Archie Comics Pulls Plug on Controversial Kickstarter

Archie Comics Pulls Plug on Controversial Kickstarter

by May 16, 2015

Does a Well Established Publisher Need an Extra $350K?

On Friday, Sonic comic publisher Archie Comics canceled a five day old Kickstarter that sought $350,000 to go toward the debut and support of three new revamped Archie universe series.

In a statement to Comic Book Resources, Archie CEO Jon Goldwater said that “ as a unique and innovative way to celebrate the company’s upcoming 75th anniversary and to bring attention to some new titles that we are extremely excited about,” but added:

While the response to these new titles has been amazing, the reaction to an established brand like Archie crowdfunding has not been. Though we saw this as an innovative, progressive and “outside-the-box” way to fund the accelerated schedule we wanted to produce these books, it became another conversation, leading us further away from the purpose of this whole campaign: to get these amazing books in the hands of fans faster than we could on our own. While we fully expected our goal to be funded, it was no longer about the books and how amazing they will be. We don’t want that. This is why we’re shutting the Kickstarter down today.

The effort sought the six figure amount to expedite and promote the release of a rebooted Jughead and Betty and Veronica series, as well as the launch of Life with Kevin, a series focusing on the Archie universe’s first gay character, Kevin Keller. At the time of the cancellation, close to 10% of the amount had been collected. Those backers will not be charged.

In an interview held Monday with Comics Reporter, Goldwater said Archie had just dedicated “a small fortune” to guarantee shelf space for its digests at Wal-Mart and Target, hinted future series launches could in part be crowdfunded should this one be successful, and argued that despite Archie Comics being in business for three quarters of a century, it’s “scrappy” compared to corporate competitors Marvel and DC–a term used on the Kickstarter page:

The point we’re trying to make is more about the perception of Archie, because it’s been around so long, is on the same level of corporate money DC or Marvel have. We aren’t on that level. We are “scrappy” in that context. That’s why we used that phrase.

That remark didn’t sit well with some critics, and throughout the week Archie reps insisted that while the publisher has the resources to publish these series without crowdfunding, it could not do so on the schedule they desired without outside support.

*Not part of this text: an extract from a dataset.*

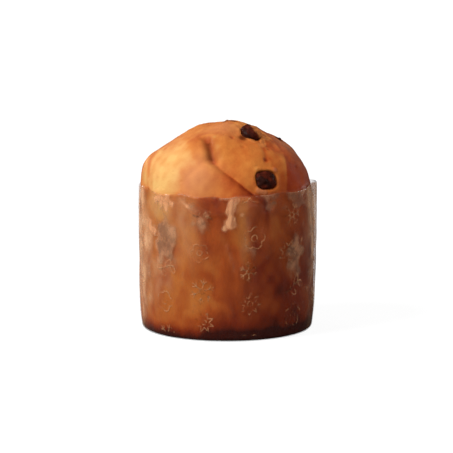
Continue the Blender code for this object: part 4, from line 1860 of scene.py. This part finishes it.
@dataclass(frozen=True)
class Pattern:
    """A festive outline pattern in a half-drop layout, printed round the case."""

    line: float = 0.56 * MM
    thickness: float = 0.05 * MM
    lift: float = 0.03 * MM
    columns: int = 12
    rows: int = 5
    bottom: float = 1.0 * MM
    step: float = 0.45 * MM
    jitter: float = 1.8 * MM
    turns: Span = (-0.5, 0.5)
    scales: Span = (1.0, 1.35)
    seed: int = 3
    clear_of_edges: Span = (2.6 * MM, 56.6 * MM)
    # Sizes of the motifs in millimetres.
    petal: Span = (2.5, 1.1)  # radius between the petals, and how much more on them
    star_radii: Span = (3.9, 1.9)
    stem: Span = (4.2, 0.9)  # half-length and sway
    stem_turn: float = 2.2
    leaf: Span = (1.5, 0.8)  # half-length and half-width
    leaf_lean: float = 52  # degrees
    leaf_places: tuple[tuple[float, int], ...] = ((-0.7, 1), (-0.25, -1), (0.2, 1), (0.65, -1))
    arm: Span = (0.8, 3.9)  # where an arm of the crystal starts and ends
    barb: tuple[float, float, float] = (2.3, 3.3, 1.0)  # foot, end and half-width of its barbs
    middles: tuple[float, float, float] = (1.0, 0.9, 0.8)  # inner rings: rosette, star, crystal

    def outlines(self, motif: Motif) -> list[tuple[Array, bool]]:
        """The motif's lines as flat points in metres, each with whether it is closed.

        Args:
            motif: Which one.

        Returns:
            The lines.
        """
        turn = np.linspace(0, 2 * math.pi, 73)[:-1]
        circle = np.stack([np.cos(turn), np.sin(turn)], axis=-1) * MM
        rosette_middle, star_middle, crystal_middle = self.middles
        if motif is Motif.ROSETTE:
            between, more = self.petal
            petals = between + more * np.abs(np.cos(2.5 * turn)) ** 0.7
            return [(circle * petals[:, None], True), (circle * rosette_middle, True)]
        if motif is Motif.STAR:
            corners = np.arange(16) * math.pi / 8
            radii = np.where(np.arange(16) % 2 == 0, *self.star_radii)
            star = np.stack([np.cos(corners), np.sin(corners)], axis=-1) * radii[:, None] * MM
            return [(star, True), (circle * star_middle, True)]
        if motif is Motif.SPRIG:
            return self.sprig(turn)
        lines = []
        barb_foot, barb_end, barb_width = self.barb
        for angle in np.arange(6) * math.pi / 3:
            heading = np.array([math.cos(angle), math.sin(angle)])
            across = barb_width * np.array([-heading[1], heading[0]])
            tip = [barb_end * heading + across, barb_foot * heading, barb_end * heading - across]
            lines.append((np.outer(self.arm, heading) * MM, False))
            lines.append((np.array(tip) * MM, False))
        return lines + [(circle * crystal_middle, True)]

    def sprig(self, turn: Array) -> list[tuple[Array, bool]]:
        """A swaying stem with leaves on both sides.

        Args:
            turn: Angles once round a leaf.

        Returns:
            The lines, as outlines gives them.
        """
        (length, sway), (leaf_length, leaf_width) = self.stem, self.leaf
        along = np.linspace(-1, 1, 24)
        stem = np.stack([length * along, sway * np.sin(self.stem_turn * along)], axis=-1)
        leaf = np.stack([leaf_length * (1 - np.cos(turn)), leaf_width * np.sin(turn)], axis=-1)
        lines = [(stem * MM, False)]
        for place, side in self.leaf_places:
            foot = np.array([length * place, sway * math.sin(self.stem_turn * place)])
            lean = math.radians(self.leaf_lean * side)
            turned = [[math.cos(lean), math.sin(lean)], [-math.sin(lean), math.cos(lean)]]
            lines.append(((foot + leaf @ np.array(turned)) * MM, True))
        return lines

    def motif_objects(self) -> bpy.types.Collection:
        """One curve object for each motif, in a collection that isn't shown.

        Returns:
            The collection.
        """
        collection = bpy.data.collections.new("motifs")
        for motif in Motif:
            curve = bpy.data.curves.new(motif.value, "CURVE")
            for points, closed in self.outlines(motif):
                spline = curve.splines.new("POLY")
                spline.points.add(len(points) - 1)
                for knot, (x, y) in zip(spline.points, points):
                    knot.co = (x, y, 0, 1)
                spline.use_cyclic_u = closed
            collection.objects.link(bpy.data.objects.new(motif.value, curve))
        return collection

    def layout(self) -> bpy.types.NodeTree:
        """Node tree that sets the motifs out flat and turns their lines into ribbons.

        Returns:
            The tree, with the pattern's sizes as inputs.
        """
        tree = bpy.data.node_groups.new("printed pattern", "GeometryNodeTree")
        sockets = {
            "Collection": ("Motifs",),
            "Material": ("Material",),
            "Float": ("Width", "Height", "Line", "Thickness", "Step"),
            "Int": ("Columns", "Rows", "Seed"),
        }
        for kind, names in sockets.items():
            for name in names:
                tree.interface.new_socket(name, in_out="INPUT", socket_type=f"NodeSocket{kind}")
        tree.interface.new_socket("Geometry", in_out="OUTPUT", socket_type="NodeSocketGeometry")
        make = Nodes(tree)
        given = make.node("NodeGroupInput").outputs
        spots = make.node(
            "GeometryNodeMeshGrid",
            {
                "Size X": given["Width"],
                "Size Y": given["Height"],
                "Vertices X": given["Columns"],
                "Vertices Y": given["Rows"],
            },
        ).outputs[0]
        number = make.node("GeometryNodeInputIndex").outputs[0]
        column = make.math("FLOOR", make.math("DIVIDE", number, given["Rows"]))
        odd = make.math("MODULO", column, 2.0)
        row_gap = make.math("DIVIDE", given["Height"], make.math("SUBTRACT", given["Rows"], 1.0))
        drop = make.math("MULTIPLY", odd, make.math("MULTIPLY", row_gap, 0.5))
        jitter = make.node(
            "FunctionNodeRandomValue",
            {
                "Min": (-self.jitter, -self.jitter, 0),
                "Max": (self.jitter, self.jitter, 0),
                "Seed": given["Seed"],
            },
            data_type="FLOAT_VECTOR",
        ).outputs[0]
        moved = make.node("ShaderNodeCombineXYZ", {"Y": drop}).outputs[0]
        offset = make.node("ShaderNodeVectorMath", {0: moved, 1: jitter}, operation="ADD")
        spots = make.node(
            "GeometryNodeSetPosition", {"Geometry": spots, "Offset": offset.outputs[0]}
        ).outputs[0]
        kinds = make.node(
            "GeometryNodeCollectionInfo",
            {"Collection": given["Motifs"], "Separate Children": True, "Reset Children": True},
        ).outputs[0]
        row = make.math("MODULO", number, given["Rows"])
        count = make.math("ADD", row, make.math("MULTIPLY", column, 3.0))
        kind = make.math("MODULO", count, float(len(Motif)))
        turn = self.random_number(make, *self.turns, given["Seed"])
        angle = make.node("ShaderNodeCombineXYZ", {"Z": turn}).outputs[0]
        placed = make.node(
            "GeometryNodeInstanceOnPoints",
            {
                "Points": spots,
                "Instance": kinds,
                "Pick Instance": True,
                "Instance Index": kind,
                "Rotation": angle,
                "Scale": self.random_number(make, *self.scales, given["Seed"]),
            },
        ).outputs[0]
        lines = make.node("GeometryNodeRealizeInstances", {0: placed}).outputs[0]
        lines = make.node(
            "GeometryNodeResampleCurve", {"Curve": lines, "Length": given["Step"]}, mode="LENGTH"
        ).outputs[0]
        lines = make.node("GeometryNodeSetCurveNormal", {0: lines}, mode="Z_UP").outputs[0]
        section = make.node(
            "GeometryNodeCurvePrimitiveQuadrilateral",
            {"Width": given["Line"], "Height": given["Thickness"]},
        ).outputs[0]
        ribbons = make.node(
            "GeometryNodeCurveToMesh", {"Curve": lines, "Profile Curve": section, "Fill Caps": True}
        ).outputs[0]
        dressed = make.node(
            "GeometryNodeSetMaterial", {"Geometry": ribbons, "Material": given["Material"]}
        ).outputs[0]
        make.node("NodeGroupOutput", {0: dressed})
        return tree

    @staticmethod
    def random_number(make: Nodes, low: float, high: float, seed: Socket) -> Socket:
        """A seeded random number for each point."""
        inputs = {2: low, 3: high, "Seed": seed}
        return make.node("FunctionNodeRandomValue", inputs, data_type="FLOAT").outputs[1]

    def build(self) -> None:
        """Lays the pattern out flat, clips it at the paper's edges, and wraps it round the case."""
        around = 2 * math.pi * CASE.radius
        motifs = self.motif_objects()
        values = {
            "Motifs": motifs,
            "Material": PrintFinish().material(),
            "Width": around * (1 - 1 / self.columns),
            "Height": CASE.height - 2 * self.bottom,
            "Line": self.line,
            "Thickness": self.thickness,
            "Step": self.step,
            "Columns": self.columns,
            "Rows": self.rows,
            "Seed": self.seed,
        }
        flat = run_nodes("print", self.layout(), values)
        for helper in list(motifs.objects):
            bpy.data.objects.remove(helper)
        bpy.data.collections.remove(motifs)
        flat.transform(Matrix.Translation((0, CASE.height / 2, 0)))
        self.clip(flat)
        x, y, z = mesh_points(flat).T
        azimuth = FRONT + x / CASE.radius
        height = y * CASE.rim_height(azimuth) / CASE.height
        radius = CASE.paper_outside(azimuth, height) + self.lift + z
        flat.vertices.foreach_set("co", ring(azimuth, radius, height).ravel())
        face_outwards(flat)
        add_piece("print", flat, None)
        LOG.info("print: %d faces", len(flat.polygons))

    def clip(self, flat: bpy.types.Mesh) -> None:
        """Cuts the flat ribbons off along the paper's edges and closes the cuts.

        Args:
            flat: The ribbons, which are changed.
        """
        bm = bmesh.new()
        bm.from_mesh(flat)
        for height, outward in zip(self.clear_of_edges, (-1, 1)):
            everything = bm.verts[:] + bm.edges[:] + bm.faces[:]
            bmesh.ops.bisect_plane(
                bm,
                geom=everything,
                plane_co=(0, height, 0),
                plane_no=(0, outward, 0),
                clear_outer=True,
            )
            bmesh.ops.holes_fill(bm, edges=[edge for edge in bm.edges if edge.is_boundary])
        bm.to_mesh(flat)
        bm.free()


def run_nodes(name: str, tree: bpy.types.NodeTree, values: dict[str, Value]) -> bpy.types.Mesh:
    """The plain mesh that a Geometry Nodes tree makes.

    Args:
        name: For the mesh.
        tree: The node tree.
        values: What goes into its inputs, by name.

    Returns:
        The mesh, no longer tied to the nodes.
    """
    helper = bpy.data.objects.new("nodes_helper", bpy.data.meshes.new("nodes_helper"))
    bpy.context.scene.collection.objects.link(helper)
    modifier = helper.modifiers.new("nodes", "NODES")
    modifier.node_group = tree
    for item in tree.interface.items_tree:
        if item.in_out == "INPUT" and item.name in values:
            modifier[item.identifier] = values[item.name]
    bpy.context.view_layer.update()
    mesh = settled(helper)
    mesh.name = name
    return mesh


def face_outwards(mesh: bpy.types.Mesh) -> None:
    """Turns every closed part of the mesh's faces outwards.

    Args:
        mesh: The one to change.
    """
    bm = bmesh.new()
    bm.from_mesh(mesh)
    bmesh.ops.recalc_face_normals(bm, faces=bm.faces)
    bm.to_mesh(mesh)
    bm.free()


# ---------------------------------------------------------------- studio

@dataclass(frozen=True)
class Sun:
    """A distant light."""

    name: str
    azimuth: float  # angles in degrees
    elevation: float
    strength: float
    softness: float

    def add(self) -> None:
        """Puts the light into the scene."""
        light = bpy.data.lights.new(self.name, "SUN")
        light.energy = self.strength
        light.angle = math.radians(self.softness)
        lamp = bpy.data.objects.new(self.name, light)
        towards = Vector(spherical(np.radians(self.azimuth), np.radians(self.elevation)))
        lamp.rotation_euler = towards.to_track_quat("Z", "Y").to_euler()
        bpy.context.scene.collection.objects.link(lamp)


@dataclass(frozen=True)
class Studio:
    """Pale floor and soft light from the left, with the camera at the front."""

    camera_distance: float = 1.5
    camera_elevation: float = math.radians(9.5)
    camera_range: float = 20.0
    target: tuple[float, float, float] = (-0.0002, 0.0, 0.040)
    view_width: float = 0.1786  # how much the picture spans at the target
    sensor: float = 36.0
    suns: tuple[Sun, ...] = (
        Sun("key", -152, 38, 4.4, 28),
        Sun("fill", -62, 28, 1.25, 60),
        Sun("edge", 135, 13, 1.0, 20),
        Sun("edge", 38, 13, 0.5, 20),
    )
    surroundings: float = 0.26
    floor_reach: float = 6.0
    floor_colour: Colour = (0.12, 0.12, 0.12)
    floor_glow: float = 0.92

    def build(self) -> None:
        """Makes the floor, the world, the lights and the camera."""
        bpy.context.scene.view_settings.view_transform = "Standard"
        self.add_floor()
        self.add_world()
        for sun in self.suns:
            sun.add()
        self.add_camera()

    def add_floor(self) -> None:
        """A wide pale floor, brighter to the camera than to the object, with a faint shadow."""
        reach = self.floor_reach
        mesh = bpy.data.meshes.new("floor")
        corners = [(-reach, -reach, 0), (reach, -reach, 0), (reach, reach, 0), (-reach, reach, 0)]
        mesh.from_pydata(corners, [], [(0, 1, 2, 3)])
        make = Finish("floor")
        seen = make.node("ShaderNodeLightPath").outputs["Is Camera Ray"]
        finish = make.dress(
            Base_Color=self.floor_colour,
            Roughness=0.9,
            Specular_IOR_Level=0.0,
            Emission_Color=(1.0, 1.0, 1.0),
            Emission_Strength=make.math("MULTIPLY", seen, self.floor_glow),
        )
        mesh.materials.append(finish)
        floor = bpy.data.objects.new("floor", mesh)
        bpy.context.scene.collection.objects.link(floor)

    def add_world(self) -> None:
        """White behind the object, and a dim even light from all round."""
        world = bpy.data.worlds.new("studio")
        world.use_nodes = True
        bpy.context.scene.world = world
        make = Nodes(world.node_tree)
        seen = make.node("ShaderNodeLightPath").outputs["Is Camera Ray"]
        behind = make.math("MULTIPLY", seen, 1 - self.surroundings)
        strength = make.math("ADD", self.surroundings, behind)
        backdrop = world.node_tree.nodes["Background"]
        make.put(backdrop.inputs["Color"], (1.0, 1.0, 1.0, 1.0))
        make.put(backdrop.inputs["Strength"], strength)

    def add_camera(self) -> None:
        """The camera, looking down at the photograph's angle."""
        camera = bpy.data.cameras.new("camera")
        camera.sensor_width = self.sensor
        camera.lens = self.sensor * self.camera_distance / self.view_width
        camera.clip_end = self.camera_range
        seat = bpy.data.objects.new("camera", camera)
        away = Vector(spherical(np.array(FRONT), np.array(self.camera_elevation)))
        seat.location = Vector(self.target) + away * self.camera_distance
        seat.rotation_euler = away.to_track_quat("Z", "Y").to_euler()
        bpy.context.scene.collection.objects.link(seat)
        bpy.context.scene.camera = seat


# ---------------------------------------------------------------- the whole


def main() -> None:
    """Loads the frame, dresses it piece by piece, and sets up the studio."""
    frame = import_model()
    Studio().build()
    Crust().build()
    Chips().build(frame["nodes"])
    Film().build()
    Pattern().build()


if __name__ == "__main__":
    main()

Crowdfunding, in the right circumstances, can be wildly successful for original or even spiritual successor projects. It has brought to fruition the successor to Mega Man from a startup company founded by its creator Keiji Inafune, Mighty No. 9. It recently ensured a full boat of features for Banjo-Kazooie follow-up Yooka-Laylee, also from the former’s original developers. Even in the Sonic community, it has provided opportunity. As we have covered here extensively, Sonic Fan Remix developer Pelikan13 received nearly $25,000 to go toward the ongoing development of The 90s Arcade Racer; that project is still slated for release, albeit a couple of years later than anticipated. GalaxyTrail’s Sonic inspired Freedom Planet collected more than $25,000 on Kickstarter to support what would become one of the widest and most successful independent platformer releases in years. Even Sonic series writer Ian Flynn uses Patreon to earn a little extra money to support independent series Radiers of the Abyss; Flynn earns $75 a month as of this article’s publication from the effort.

But Archie Comics is not a startup, nor is it a one-man operation. As a private non-traded company, they do not publicly disclose their financials. They do, however, have several licensing deals, including with Sega for the Sonic brand and Capcom for the Mega Man brand, ship their comics globally, and are prominently featured in newsstands from mom-and-pop comic book stores to big retailers such as Barnes and Noble.

As we have also covered here extensively, Archie was the subject of a long, brutal legal battle with former Sonic series writer Ken Penders over the rights to many secondary characters created during his tenure. That suit was settled and dismissed in 2013; financial terms were not disclosed. There have also been numerous reports of in-fighting between Archie’s owners in recent years.